10 Katsushika Hokusai Art Projects for Kids
1. The Great Wave Art Project – Katsushika Hokusai Art lesson
In case you’re wondering why someone would want to paint so many views of a single mountain, you need to understand the significance of Mount Fuji in Japanese culture. According to legend, a goddess placed the elixir of life on top of Mount Fuji, making it a symbol of immortality. Since then, Mount Fuji has been an integral part of Japanese culture, religion and of course, art! Deep Space Sparkle helps us understand this better with an art project inspired by The Great Wave.
2. Hokusai Art Lesson – How to Draw Hokusai’s Great Wave For Young Students
When you think of Japan, it’s hard not to think of Manga, and contrary to what many people believe, Manga is not new! In fact, Hokusai collaborated with writer Takizawa Bakin and released their first Manga volume in 1814 – which became a hit instantly! Create your own collection of Manga drawings taking inspiration from this project from Blue Church Art.
Hokusai’s painting series of Mount Fuji was so famous that many other artists drew inspiration from it. A French artist named Henri Rivière even created his own set called the ‘Thirty-six views of the Tour Eiffel’, much later in 1902. You can also take inspiration from Hokusai and create some 3-D recreations of The Great Wave, as Mrs. Knight’s Smartest Artists have done!
We know that Hokusai was introduced to ukiyo-e when he joined Shunshō’s studio. In those days, the subjects of this art form were mainly actors, courtesans, and the like. However, Hokusai decided to do things his way and focused his attention on landscapes and the common people of Japan. We love that he broke the mould and took a new view of a traditional art form! Do the same by putting your own spin on this art project from Kathy’s Art Project Ideas.
We’ve added an oil pastels project from 2 Soul Sisters to this list of Hokusai art projects for kids. When we think of Impressionist painters, we often remember the artists from European countries. However, Katsushika Hokusai is believed to have influenced the Impressionist movement, and his influence can be seen in the paintings of Monet and Renoir. Hokusai’s work was considered of great value and was collected by artists like Franz Marc, Gustav Klimt, Edgar Degas and even van Gogh. Degas even said that he wasn’t just “one artist among others”, but “a whole world in himself”!

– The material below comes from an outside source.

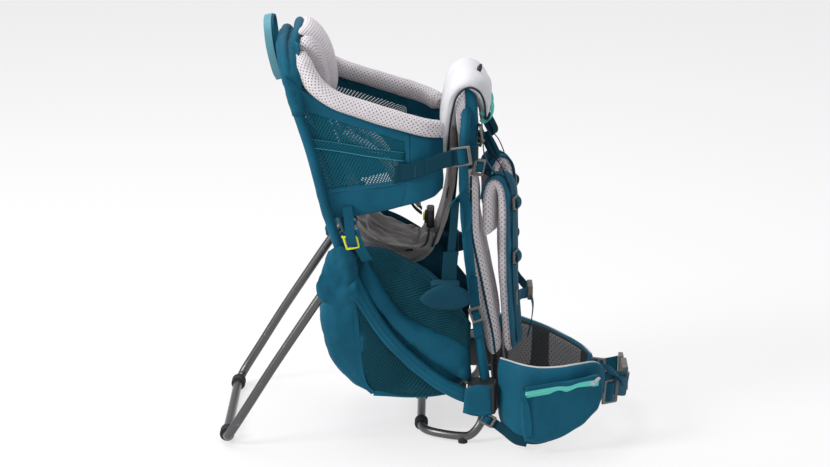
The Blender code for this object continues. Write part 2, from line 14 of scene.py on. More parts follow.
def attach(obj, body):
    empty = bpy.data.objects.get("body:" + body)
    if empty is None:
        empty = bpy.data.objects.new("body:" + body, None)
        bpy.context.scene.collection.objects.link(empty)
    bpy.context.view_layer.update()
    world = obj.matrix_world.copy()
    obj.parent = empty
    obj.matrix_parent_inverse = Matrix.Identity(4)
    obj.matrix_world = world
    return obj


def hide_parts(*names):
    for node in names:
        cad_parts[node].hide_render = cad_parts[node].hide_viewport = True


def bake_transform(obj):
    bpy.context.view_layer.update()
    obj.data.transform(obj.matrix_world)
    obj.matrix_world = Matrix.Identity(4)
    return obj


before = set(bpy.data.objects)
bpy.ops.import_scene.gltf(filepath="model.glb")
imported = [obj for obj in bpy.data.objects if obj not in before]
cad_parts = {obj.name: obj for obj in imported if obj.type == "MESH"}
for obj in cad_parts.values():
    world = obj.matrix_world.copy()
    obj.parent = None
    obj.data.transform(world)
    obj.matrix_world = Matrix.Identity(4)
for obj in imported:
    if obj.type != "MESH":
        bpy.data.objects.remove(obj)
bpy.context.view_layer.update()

ORIGIN_X = 0.0205  # the frame's origin, in design coordinates
SIDES = (("right", -1.0), ("left", 1.0))
EDGES = (("right", 0.0), ("left", 1.0))  # the same two sides, as shares across a pad
WEBBING_THICKNESS = 0.0019
AIR_FRAMES = 16  # how long a pad takes air
STITCH_PITCH, STITCH_SIZE = 0.0042, 0.00055
UP = Vector((0, 0, 1))


# ------------------------------------------------------------------ camera, light and floor

CAMERA_ELEVATION, CAMERA_AZIMUTH, CAMERA_DISTANCE = math.radians(15.5), math.radians(0.6), 5.0
CAMERA_AIM = Vector((-ORIGIN_X, 0, 0.34))
SENSOR_WIDTH, FOCAL_LENGTH = 36, 121.45  # millimetres
WORLD_COLOUR, WORLD_STRENGTH = (0.93, 0.95, 1.0), 0.58
FLOOR_SIZE, FLOOR_COLOUR = 40, (0.24, 0.24, 0.243)
FLOOR_GLOW, FLOOR_GLOW_STRENGTH = (1.0, 0.985, 0.985), 0.66
SOFTBOXES = (  # name, place, aim, size and power
    ("key_light", (-2.9, -1.5, 2.2), (0, 0, 0.3), (1.3, 1.3), 112),
    ("top_light", (-0.4, 0.9, 3.0), (0, 0, 0.2), (2.4, 2.4), 58),
    ("front_light", (0.4, -3.6, 1.6), (0, 0, 0.3), (1.8, 1.8), 6),
)


def add_camera():
    back = Vector((
        math.sin(CAMERA_AZIMUTH) * math.cos(CAMERA_ELEVATION),
        -math.cos(CAMERA_AZIMUTH) * math.cos(CAMERA_ELEVATION),
        math.sin(CAMERA_ELEVATION),
    ))
    data = bpy.data.cameras.new("camera")
    data.lens = FOCAL_LENGTH
    data.sensor_width = SENSOR_WIDTH
    camera = bpy.data.objects.new("camera", data)
    camera.location = CAMERA_AIM + back * CAMERA_DISTANCE
    camera.rotation_euler = back.to_track_quat("Z", "Y").to_euler()
    bpy.context.scene.collection.objects.link(camera)
    bpy.context.scene.camera = camera


def add_softbox(name, place, aim, size, power):
    data = bpy.data.lights.new(name, "AREA")
    data.shape = "RECTANGLE"
    data.size, data.size_y = size
    data.energy = power
    light = bpy.data.objects.new(name, data)
    light.location = place
    light.rotation_euler = (Vector(place) - Vector(aim)).to_track_quat("Z", "Y").to_euler()
    bpy.context.scene.collection.objects.link(light)


def add_studio():
    """A pale floor that reaches far behind, a bright world and three soft lights."""
    world = bpy.data.worlds.new("studio")
    world.use_nodes = True
    world.node_tree.nodes["Background"].inputs["Color"].default_value = (*WORLD_COLOUR, 1)
    world.node_tree.nodes["Background"].inputs["Strength"].default_value = WORLD_STRENGTH
    bpy.context.scene.world = world
    bpy.context.scene.view_settings.view_transform = "Standard"
    for softbox in SOFTBOXES:
        add_softbox(*softbox)
    bpy.ops.mesh.primitive_plane_add(size=FLOOR_SIZE, location=(0, 0, 0))
    floor = bpy.context.object
    floor.name = "studio_floor"
    material = bpy.data.materials.new("floor_paper")
    material.use_nodes = True
    shader = material.node_tree.nodes["Principled BSDF"]
    shader.inputs["Base Color"].default_value = (*FLOOR_COLOUR, 1)
    shader.inputs["Roughness"].default_value = 0.8
    shader.inputs["Emission Color"].default_value = (*FLOOR_GLOW, 1)
    shader.inputs["Emission Strength"].default_value = FLOOR_GLOW_STRENGTH
    floor.data.materials.append(material)


add_camera()
add_studio()


# ------------------------------------------------------------------ lines and directions


def flip(point, side):
    """A point of the right-hand half, carried to the given side (-1 right, 1 left)."""
    return Vector((point[0], -point[1] * side, point[2]))


def on_side(points, side):
    return [flip(p, side) for p in points]


def mirrored(half):
    """The whole line from its right half, whose last point lies on the middle plane."""
    return [Vector(p) for p in half] + [flip(p, 1) for p in reversed(half[:-1])]


def smooth(points, spans=6):
    """Points on a Catmull-Rom curve through the given ones, with this many spans between each two."""
    ends = [Vector(p) for p in points]
    ends = [2 * ends[0] - ends[1], *ends, 2 * ends[-1] - ends[-2]]
    line = []
    for a, b, c, d in zip(ends, ends[1:], ends[2:], ends[3:]):
        for step in range(spans):
            t = step / spans
            line.append(0.5 * (2 * b + (c - a) * t + (2 * a - 5 * b + 4 * c - d) * t**2
                               + (3 * b - a - 3 * c + d) * t**3))
    return line + [ends[-2]]


def along(line, t):
    """The point at the share t of a line's points."""
    place = min(max(t, 0), 1) * (len(line) - 1)
    start = min(int(place), len(line) - 2)
    return line[start].lerp(line[start + 1], place - start)


def blend_values(values, t):
    """A number read from evenly spaced values at the share t."""
    place = min(max(t, 0), 1) * (len(values) - 1)
    start = min(int(place), len(values) - 2)
    return values[start] + (values[start + 1] - values[start]) * (place - start)


def lengths(points):
    """How far along the points each one lies."""
    so_far = [0.0]
    for a, b in zip(points, points[1:]):
        so_far.append(so_far[-1] + (b - a).length)
    return so_far


def directions(line, up):
    """The forward, side and up directions at each point; up is a direction, or gives one for each point."""
    found = []
    for i, point in enumerate(line):
        forward = (line[min(i + 1, len(line) - 1)] - line[max(i - 1, 0)]).normalized()
        side = forward.cross(up(point) if callable(up) else Vector(up)).normalized()
        found.append((forward, side, side.cross(forward)))
    return found


def closed_line(points, spans=6):
    """The same smooth curve through points that form a loop."""
    line = smooth([points[-1], *points, points[0], points[1]], spans)
    return line[spans : spans * (len(points) + 1)]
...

Books are a great way to introduce young kids to any artist’s work, and it is also less overwhelming than lots of art projects. We love this one by Veronique Massenot, which focuses on a simple story and uses it to bring out the brilliance of Hokusai and his work. The book features beautiful reproductions of Hokusai’s famous paintings, in full color and detail.
Painted Paper Art takes inspiration from The Great Wave book and creates some eye-catching paintings. Hokusai was quite a showman himself, creating iconic works of art like a huge portrait spread over a whopping 200 meters. He apparently used a broom and buckets to paint it! He also did a painting where he had a chicken run around after dipping its feet in red paint!
We love it when art meets science and math, which is why we’ve added this one from The Pragmatic Mom to our list of Katsushika Hokusai art projects for kids! Speaking of kids, Hokusai had 5 children, of whom his youngest daughter, Oi, also became an artist. Oi broke the stereotype of women being only homemakers to become an artist in her own right. There is also a movie based on her, named ‘Miss Hokusai’.
Creative Hands Creative Minds has a project that shows us how to use wood blocks to create art. Hokusai’s process was quite elaborate – he first created a drawing on paper, and then glued it to a wood block to make the carving. The carved block is then covered with ink and printed onto paper to create the final picture. Since the final picture will be laterally inverted, care needs to be taken right from the start of the project!
If you’ve got kids who aren’t yet familiar with paint, you can try out this project from Parent Art Docents that uses markers to create patterns. Hokusai showed us that age is not an issue when it comes to creating art. He started at the age of six, and went on to work till he died. He felt that by his seventies, he had just begun to understand the structure of things, and believed that he would achieve some progress by the age of 110!
These Katsushika Hokusai art projects for kids are sure to interest them, since it’ll be intriguing to learn about the man who considered himself a beginner even at the age of 73! It also shows them how one thing can have many different views, each of which are beautiful on their own. Hokusai’s work is an exercise in observation and constantly improving, and how waves and mountains can become talking points across the world!